Shell is expected to post EPS (earnings per American depositary share) of $1.08 in the first quarter, ~18% lower than its adjusted EPS in the first quarter of 2018. Its first-quarter estimated EPS are ~22% lower than its fourth-quarter adjusted EPS. Shell’s revenue is expected to be ~$86.6 billion in the quarter, 3% lower than its revenue in the first quarter of 2018.

Shell’s upstream and integrated gas earnings are likely to be affected by decreased oil prices in the first quarter compared to the first quarter of 2018. WTI fell 13% YoY to $55 per barrel in the first quarter.
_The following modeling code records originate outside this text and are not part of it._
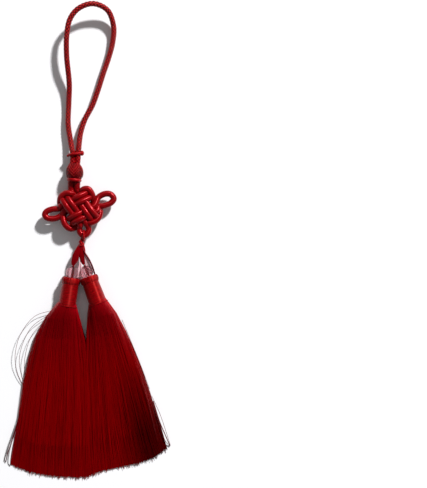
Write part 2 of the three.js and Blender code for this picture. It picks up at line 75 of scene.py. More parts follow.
def make_piece(name, points, quads, tris=(), uv=None, smooth=True):
    """A mesh from arrays. uv holds a pair of numbers a point, and may add the height of
    the weave there as a third, from 0 in a groove to 1 on a ridge. On a skirt the third
    number is the share of painted shade where its fibres turn from the lamp."""
    mesh = bpy.data.meshes.new(name)
    quads = np.asarray(quads, np.int32).reshape(-1, 4)
    tris = np.asarray(tris, np.int32).reshape(-1, 3)
    loops = np.concatenate([quads.ravel(), tris.ravel()])
    sizes = np.concatenate([np.full(len(quads), 4), np.full(len(tris), 3)])
    mesh.vertices.add(len(points))
    mesh.vertices.foreach_set("co", in_frame(points).astype(np.float32).ravel())
    mesh.loops.add(len(loops))
    mesh.loops.foreach_set("vertex_index", loops)
    mesh.polygons.add(len(sizes))
    mesh.polygons.foreach_set("loop_start", np.concatenate([[0], np.cumsum(sizes)[:-1]]))
    mesh.polygons.foreach_set("loop_total", sizes)
    if uv is not None:
        uv = np.asarray(uv, np.float32)
        layer = mesh.uv_layers.new(name="yarn")
        layer.data.foreach_set("uv", uv[loops, :2].ravel())
        if uv.shape[1] > 2:
            height = mesh.attributes.new("height", "FLOAT", "POINT")
            height.data.foreach_set("value", uv[:, 2].copy())
    mesh.update(calc_edges=True)
    mesh.validate()
    mesh.polygons.foreach_set("use_smooth", np.full(len(mesh.polygons), smooth))
    piece = bpy.data.objects.new(name, mesh)
    bpy.context.scene.collection.objects.link(piece)
    return piece


def dress(piece, material, slot, *nodes):
    """The piece gets its finish, rides on the one body and stands for its CAD nodes."""
    piece.data.materials.append(material)
    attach(piece, "root")
    if nodes:
        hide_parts(*nodes)
    return piece


# %% [markdown]
# Every cord follows a smooth line through a few points, the same kind of line as in the
# CAD. Points are then spaced evenly along it, and a frame is carried from one to the next
# without twisting, so that a pattern drawn round the cord stays straight.

# %% Lines and sweeps
def lengths_along(line):
    """How far along a line each of its points lies."""
    return np.concatenate([[0], np.cumsum(np.linalg.norm(np.diff(line, axis=0), axis=1))])


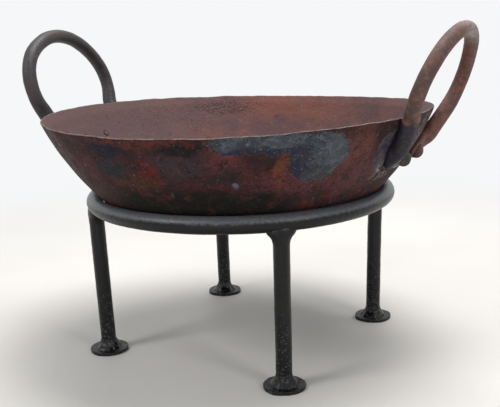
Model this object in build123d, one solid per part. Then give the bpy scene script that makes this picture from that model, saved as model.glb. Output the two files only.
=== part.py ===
from build123d import *
import math
import os

# Kadai fire pit: a beaten iron bowl with two riveted loop handles, resting in a welded ring stand.
# Millimetres and degrees. +Z is up and the two handles lie along X. The model is drawn round the
# ring's axis, then moved so that its origin is on the floor under the middle of its overall size.

# Bowl
rim_radius = 180
rim_height = 219
sheet = 2.5
wall_radius = 240
knuckle_radius = 50
dish_radius = 600
knuckle_below_seat = 6
seat_gap = 0.3

# Ring
ring_radius = 137.5
ring_height = 142.5
ring_bar = 15
seam_azimuth = 83
seam_gap = 3
seam_lap = 1.5
seam_crown = 0.15

# Legs and feet: the stand was put together by eye, so its legs are not quite square
leg_bar = 14
leg_azimuths = {"front_right": -50.5, "back_right": 39, "back_left": 126, "front_left": 219.5}
foot_circle_radius = 134
foot_radius = 18
foot_thickness = 3
leg_trim = 3
leg_weld_height = 7
leg_weld_along = 5
leg_weld_across = 1.5
weld_toe = 0.6
foot_weld_leg = 4

# Handles: one shape of loop, each bent by hand to its own lean and cant
handle_bar = 12.5
loop_half_width = 63.5
loop_side_radius = 41
loop_rise = 25.5
loop_shoulder = 45
loop_end_rise = 8
root_drop = 25
root_side = 46
tail_drop = 42
tail_side = 40
tail_width = 8
tail_thickness = 5
paddle_thickness = 4
rivet_eye = 8
leg_contact_gap = 0.2

# Rivets
rivet_shank = 6
rivet_fit = 0.1
rivet_head = 12
rivet_head_height = 5
rivet_tail = 8
rivet_tail_height = 1.8

right_handle = {
    "turn": 0, "stand_off": 0.5, "lean": 23.4, "cant": -10.9, "yaw": -2.8,
    "rivet_side": 21, "rivet_drop": 38,
}
left_handle = {
    "turn": 180, "stand_off": 3.1, "lean": 12.7, "cant": 10.1, "yaw": 1.5,
    "rivet_side": 17, "rivet_drop": 31,
}
handles = {"right": right_handle, "left": left_handle}


def normal(slope):
    """Outward normal, as (radius, height), of a wall that rises outwards at this slope."""
    return Vector(math.sin(math.radians(slope)), -math.cos(math.radians(slope)))


def slope_of(direction):
    return math.degrees(math.asin(direction.X))


# Bowl outline: the wall arc runs through the rim and rests on the ring, a tighter knuckle takes it
# round to the base, and the base is a shallow dish. Points are (radius, height).
rim_point = Vector(rim_radius, rim_height)
ring_centre = Vector(ring_radius, ring_height)
rim_from_ring = rim_point - ring_centre
seat_reach = wall_radius + ring_bar / 2 + seat_gap
along = (seat_reach**2 - wall_radius**2 + rim_from_ring.length**2) / (2 * rim_from_ring.length)
aside = math.sqrt(seat_reach**2 - along**2)
chord = rim_from_ring.normalized()
wall_centre = ring_centre + chord * along + Vector(-chord.Y, chord.X) * aside

rim_slope = slope_of((rim_point - wall_centre).normalized())
seat_slope = slope_of((ring_centre - wall_centre).normalized())
knuckle_slope = seat_slope - math.degrees(knuckle_below_seat / wall_radius)
knuckle_centre = wall_centre + normal(knuckle_slope) * (wall_radius - knuckle_radius)
dish_slope = math.degrees(math.asin(knuckle_centre.X / (dish_radius - knuckle_radius)))
dish_centre = knuckle_centre - normal(dish_slope) * (dish_radius - knuckle_radius)


def outline(offset):
    """The bowl's outline from the rim down to the axis, moved outwards by offset."""
    bends = [
        (wall_centre, wall_radius, rim_slope, knuckle_slope),
        (knuckle_centre, knuckle_radius, knuckle_slope, dish_slope),
        (dish_centre, dish_radius, dish_slope, 0),
    ]
    arcs = []
    for centre, radius, start, end in bends:
        points = [centre + normal(a) * (radius + offset) for a in (start, (start + end) / 2, end)]
        arcs.append(ThreePointArc(*points))
    return arcs


def revolved(edges):
    """Turn a closed outline drawn as (radius, height) round the Z axis."""
    return revolve(Plane.XZ * make_face(Curve() + edges), Axis.Z)


def layer(inner, outer):
    """The wall's thickness between two offsets from its outer face, turned round the axis."""
    inside = outline(inner)
    outside = outline(outer)
    edges = outside + inside + [
        Line(outside[0] @ 0, inside[0] @ 0),
        Line(outside[-1] @ 1, inside[-1] @ 1),
    ]
    return revolved(edges)


def make_bowl():
    bowl = layer(-sheet, 0)
    for place in rivet_places():
        bowl -= place * Cylinder(rivet_shank / 2 + rivet_fit, 4 * sheet)
    return bowl


def wall_plane(side, drop):
    """Plane on the wall's outer face, side mm along the rim from the handle's middle and drop mm
    below the rim along the wall: X runs round the bowl, Y up the wall and Z outwards."""
    slope = rim_slope - math.degrees(drop / wall_radius)
    point = wall_centre + normal(slope) * wall_radius
    azimuth = math.asin(side / point.X)
    round_bowl = Vector(-math.sin(azimuth), math.cos(azimuth), 0)
    out = normal(slope)
    outward = Vector(out.X * math.cos(azimuth), out.X * math.sin(azimuth), out.Y)
    origin = Vector(point.X * math.cos(azimuth), point.X * math.sin(azimuth), point.Y)
    return Plane(origin=origin, x_dir=round_bowl, z_dir=outward)


def rivet_planes(shape):
    """A handle's two rivet places before it is turned, in order of rising Y."""
    return [wall_plane(side * shape["rivet_side"], shape["rivet_drop"]) for side in (-1, 1)]


def rivet_places():
    places = []
    for shape in handles.values():
        for plane in rivet_planes(shape):
            places.append(Rot(0, 0, shape["turn"]) * plane.location)
    return places


def loop_frame(shape):
    """Place of a handle's loop: X runs along the rim and Y up the leaning loop."""
    upright = Plane(origin=(0, 0, 0), x_dir=(0, 1, 0), z_dir=(1, 0, 0)).location
    foot = Pos(rim_radius + shape["stand_off"], 0, rim_height)
    bend = Rot(0, 0, shape["yaw"]) * Rot(0, shape["lean"], 0)
    return foot * bend * upright * Pos(0, loop_rise, 0) * Rot(0, 0, shape["cant"])


def turn_in(cant, side_centre):
    """Angle below the side arc's widest point at which the loop comes down to its end height."""
    centre_rise = loop_rise + side_centre * math.sin(math.radians(cant))
    return cant + math.degrees(math.asin((centre_rise - loop_end_rise) / loop_side_radius))


def leg_edge(side, loop_end, loop_heading):
    """The bar from its root on the wall up to the end of the loop, which it meets in line."""
    plane = wall_plane(side * root_side, root_drop)
    seat = handle_bar / 2 + leg_contact_gap
    root = plane.from_local_coords((0, 0, seat))
    tail = wall_plane(side * tail_side, tail_drop).from_local_coords((0, 0, seat))
    heading = (root - tail).normalized()
    pull = (loop_end - root).length / 3
    return Bezier(root, root + heading * pull, loop_end - loop_heading * pull, loop_end)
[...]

According to Shell’s latest guidance, its integrated gas production volumes, liquefied natural gas liquefication volumes, and upstream production volumes are expected to fall YoY in the first quarter due to divestitures, maintenance, and field declines. A decrease in realizations plus a fall in volumes could lead to lower upstream and integrated gas earnings for the company.

Shell’s downstream earnings are also expected to fall due to weaker refining cracks YoY in the first quarter. The company’s refining throughput could also be lower in the quarter on account of higher maintenance activities.

Overall, lower downstream earnings and weaker upstream and integrated gas earnings could affect Shell’s total earnings in the quarter.